To do: Copy each entry as it stands, leaving nothing out.

Parts and joints as JSON

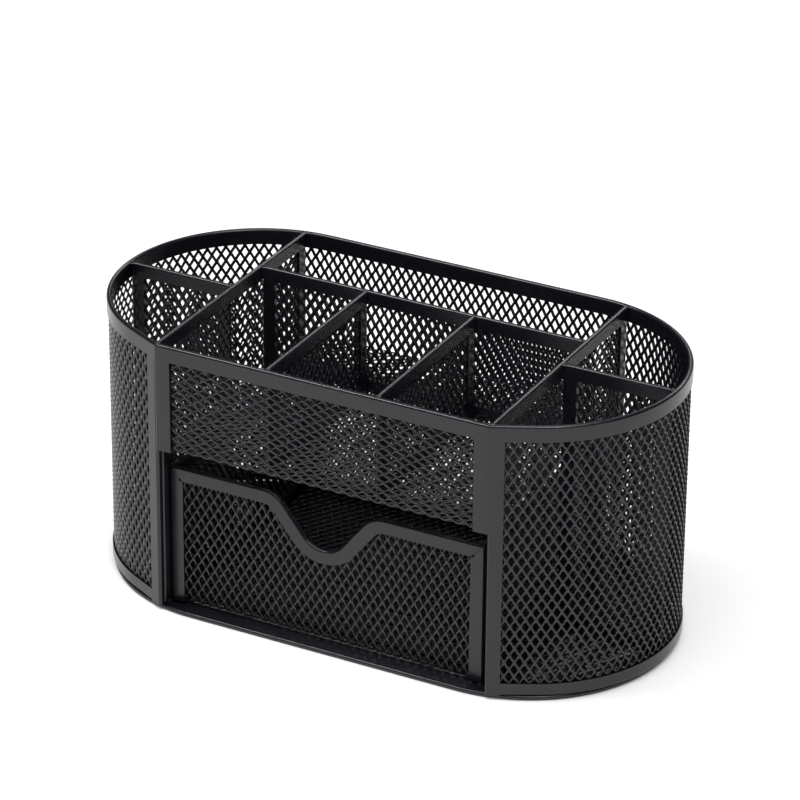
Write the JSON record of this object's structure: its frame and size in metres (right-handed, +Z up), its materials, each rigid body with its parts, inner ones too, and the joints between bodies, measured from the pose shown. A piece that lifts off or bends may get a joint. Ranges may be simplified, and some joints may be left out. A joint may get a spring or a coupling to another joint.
{
  "type": "pen stand with drawer",
  "caption": "Oval desk organizer of expanded metal mesh with pen compartments around a raised shelf and a drawer below it with a curved finger scoop.",
  "frame": {"origin": "centre of the outline at the base's underside, where it stands on the desk", "axes": "+X along the length, -Y out of the front, towards the side the drawer opens on, +Z up"},
  "size_m": [0.2184, 0.11, 0.106],
  "materials": {
    "mesh_metal": "satin powder coat on expanded steel mesh",
    "strip_metal": "satin powder coat on folded steel strip"
  },
  "bodies": {
    "housing": {"rolled_wall_mesh": "mesh_metal", "left_end_rim_strip": "strip_metal", "back_rim_strip": "strip_metal", "right_end_rim_strip": "strip_metal", "left_end_foot_strip": "strip_metal", "back_foot_strip": "strip_metal", "right_end_foot_strip": "strip_metal", "left_front_post": "strip_metal", "right_front_post": "strip_metal", "front_panel_and_shelf_mesh": "mesh_metal", "front_rim_strip": "strip_metal", "front_left_strip": "strip_metal", "front_right_strip": "strip_metal", "left_cross_divider_mesh": "mesh_metal", "left_cross_divider_frame": "strip_metal", "right_cross_divider_mesh": "mesh_metal", "right_cross_divider_frame": "strip_metal", "left_end_divider_mesh": "mesh_metal", "left_end_divider_frame": "strip_metal", "right_end_divider_mesh": "mesh_metal", "right_end_divider_frame": "strip_metal", "left_short_divider_mesh": "mesh_metal", "left_short_divider_frame": "strip_metal", "right_short_divider_mesh": "mesh_metal", "right_short_divider_frame": "strip_metal", "long_divider_mesh": "mesh_metal", "long_divider_frame": "strip_metal", "base_frame": "strip_metal", "floor_mesh": "mesh_metal"},
    "drawer": {"drawer_front_mesh": "mesh_metal", "drawer_front_top_strip": "strip_metal", "drawer_front_left_strip": "strip_metal", "drawer_front_right_strip": "strip_metal", "drawer_floor_mesh": "mesh_metal", "drawer_left_side_mesh": "mesh_metal", "drawer_left_side_frame": "strip_metal", "drawer_right_side_mesh": "mesh_metal", "drawer_right_side_frame": "strip_metal", "drawer_back_mesh": "mesh_metal", "drawer_back_frame": "strip_metal"}
  },
  "joints": [
    {"name": "drawer_slide", "type": "slide", "parent": "housing", "child": "drawer", "axis": [0, -1, 0], "range_m": [0, 0.085]}
  ]
}
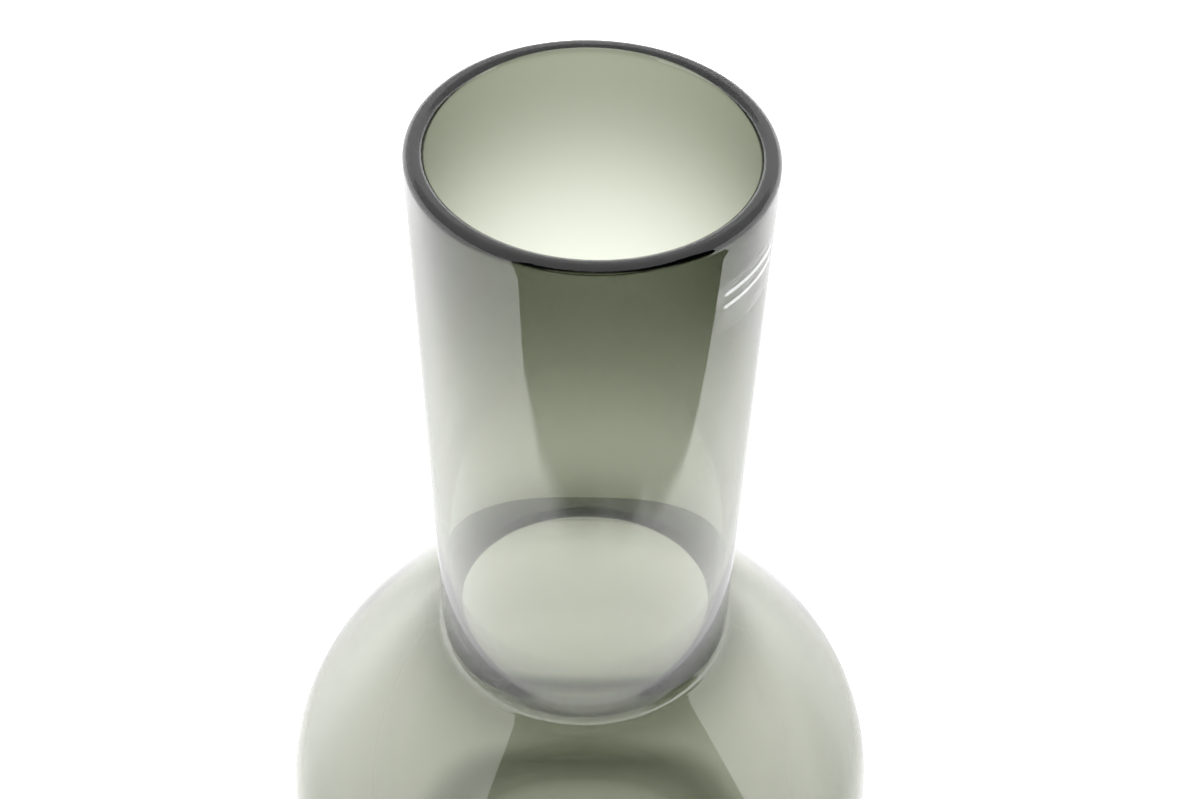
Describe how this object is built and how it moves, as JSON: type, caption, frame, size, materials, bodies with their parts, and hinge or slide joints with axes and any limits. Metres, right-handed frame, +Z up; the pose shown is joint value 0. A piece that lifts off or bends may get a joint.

Written solution:
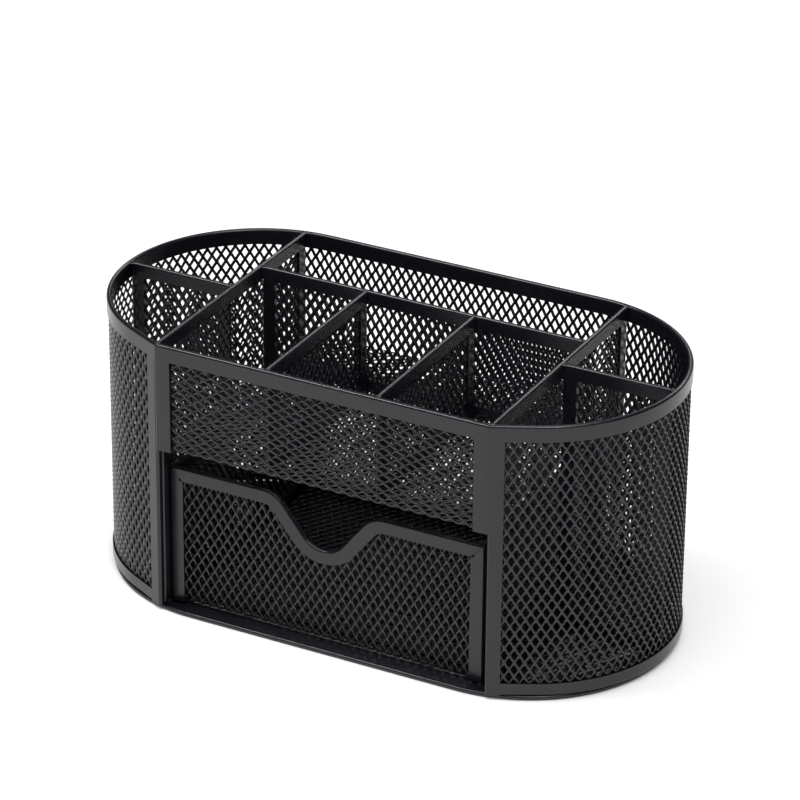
Write the JSON record of this object's structure: its frame and size in metres (right-handed, +Z up), its materials, each rigid body with its parts, inner ones too, and the joints between bodies, measured from the pose shown. A piece that lifts off or bends may get a joint. Ranges may be simplified, and some joints may be left out. A joint may get a spring or a coupling to another joint.
{
  "type": "pen stand with drawer",
  "caption": "Oval desk organizer of expanded metal mesh with pen compartments around a raised shelf and a drawer below it with a curved finger scoop.",
  "frame": {"origin": "centre of the outline at the base's underside, where it stands on the desk", "axes": "+X along the length, -Y out of the front, towards the side the drawer opens on, +Z up"},
  "size_m": [0.2184, 0.11, 0.106],
  "materials": {
    "mesh_metal": "satin powder coat on expanded steel mesh",
    "strip_metal": "satin powder coat on folded steel strip"
  },
  "bodies": {
    "housing": {"rolled_wall_mesh": "mesh_metal", "left_end_rim_strip": "strip_metal", "back_rim_strip": "strip_metal", "right_end_rim_strip": "strip_metal", "left_end_foot_strip": "strip_metal", "back_foot_strip": "strip_metal", "right_end_foot_strip": "strip_metal", "left_front_post": "strip_metal", "right_front_post": "strip_metal", "front_panel_and_shelf_mesh": "mesh_metal", "front_rim_strip": "strip_metal", "front_left_strip": "strip_metal", "front_right_strip": "strip_metal", "left_cross_divider_mesh": "mesh_metal", "left_cross_divider_frame": "strip_metal", "right_cross_divider_mesh": "mesh_metal", "right_cross_divider_frame": "strip_metal", "left_end_divider_mesh": "mesh_metal", "left_end_divider_frame": "strip_metal", "right_end_divider_mesh": "mesh_metal", "right_end_divider_frame": "strip_metal", "left_short_divider_mesh": "mesh_metal", "left_short_divider_frame": "strip_metal", "right_short_divider_mesh": "mesh_metal", "right_short_divider_frame": "strip_metal", "long_divider_mesh": "mesh_metal", "long_divider_frame": "strip_metal", "base_frame": "strip_metal", "floor_mesh": "mesh_metal"},
    "drawer": {"drawer_front_mesh": "mesh_metal", "drawer_front_top_strip": "strip_metal", "drawer_front_left_strip": "strip_metal", "drawer_front_right_strip": "strip_metal", "drawer_floor_mesh": "mesh_metal", "drawer_left_side_mesh": "mesh_metal", "drawer_left_side_frame": "strip_metal", "drawer_right_side_mesh": "mesh_metal", "drawer_right_side_frame": "strip_metal", "drawer_back_mesh": "mesh_metal", "drawer_back_frame": "strip_metal"}
  },
  "joints": [
    {"name": "drawer_slide", "type": "slide", "parent": "housing", "child": "drawer", "axis": [0, -1, 0], "range_m": [0, 0.085]}
  ]
}
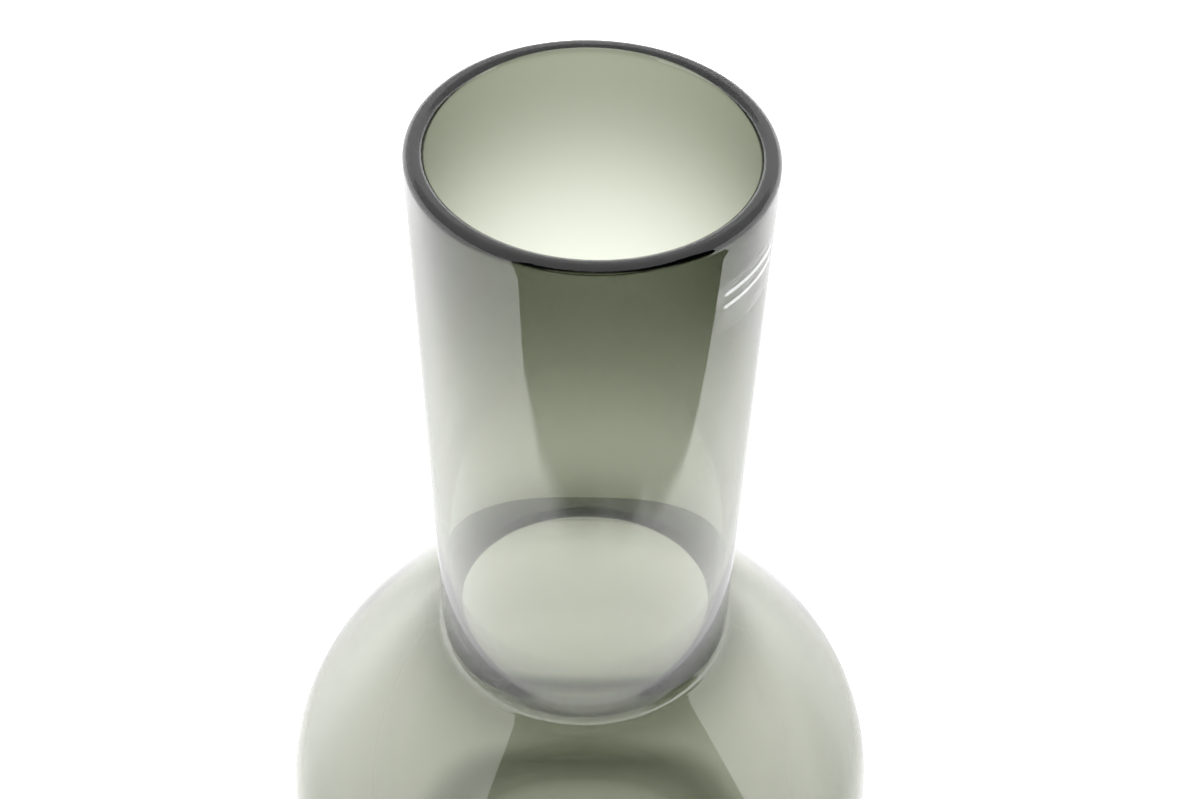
Describe how this object is built and how it moves, as JSON: type, caption, frame, size, materials, bodies with their parts, and hinge or slide joints with axes and any limits. Metres, right-handed frame, +Z up; the pose shown is joint value 0. A piece that lifts off or bends may get a joint.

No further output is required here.